What really gets me is the players who have the "rules for thee not for me" stance (not that I'm saying the person I replied to does, I don't believe they do, just that I've seen it elsewhere). That is, someone who has said things like "I want to roll to persuade the guard to let us through", but who then says "A persuasion roll can't just MAKE me believe something!" or the like.

It's almost like a weird negative application of the fundamental attribution error (which, I know, data has shown that the more robust version of that idea is probably bunk, but that there are still grains of truth to be found)--NPCs aren't really people, so they can be pushed around with mere numbers-checking, while PCs are real people (at arm's length), and thus cannot be pushed around so.
5e by RAW isn't like that, though. First, social skills don't work on PCs. Second, social skills aren't any kind of auto succeed mind control of NPCs. There will be things even your 20th level PC with +17 to persuasion will never be able to get someone to do. You only get a roll if the DM decides the outcome is in doubt.
 

And I actively disagree with this assessment. Without some kind of randomizer/resolution element, it's very unlikely for me as a player to be surprised by my character.
The DM and other PCs are randomizers, because you don't know what they are going to do and things come out of left field that will affect your character in ways you never anticipated. All without rules to dictate those things.
 

Moderation. Too much randomness doesn't produce interesting change, it just produces incoherence.
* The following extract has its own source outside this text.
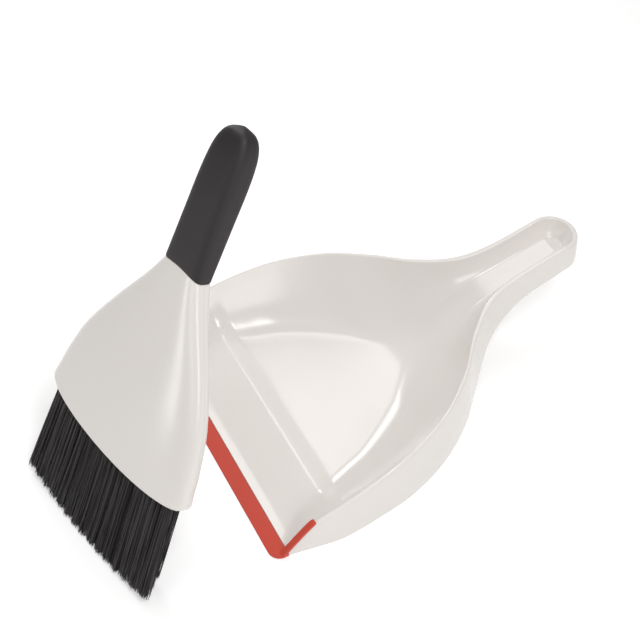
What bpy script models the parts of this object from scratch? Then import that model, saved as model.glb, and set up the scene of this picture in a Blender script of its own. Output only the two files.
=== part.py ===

The role of randomness should be when the stakes are highest, and the consequences the most impactful to the character's conception.
Any social randomness produces incoherence. There will be times that I know that there is no way my character would or would not do something and if a rule decides otherwise due to a random roll, that's incoherent.
 

As a fairly basic example, your mental model might be of a brave knight who will face any danger in Pendragon, which totally works until you fail a Courage check.
My understanding is that such a thing wouldn’t be a mental model you’d actually see in practice in pendragon.
 

I don’t see it as theory versus practice. I see it as “understand the game you’re playing, and build characters accordingly.”

Understanding what concepts are appropriate for D&D is easy for us because we’ve long been immersed in its specifics. But other games, even those that are D&D adjacent in their mechanics and genre specifications, might still demand more flexibility in your character modeling.

Whatever character modeling you like to do, it has to bend to the constraints of the system and the specific table.
I would just say that’s the mechanism that explains why the theory and the practice diverge.
 


Yes. You misread my post and accused me of strawmanning. I have no moral obligation to explain myself further beyond the myriad of posts I've already made today, and quite frankly no desire to do so.
I don’t like calling things strawmen but I don’t really get the relevance of the 2nd level wizard and disintegrate example. That’s an external thing and the disagreement is about character internal decision making.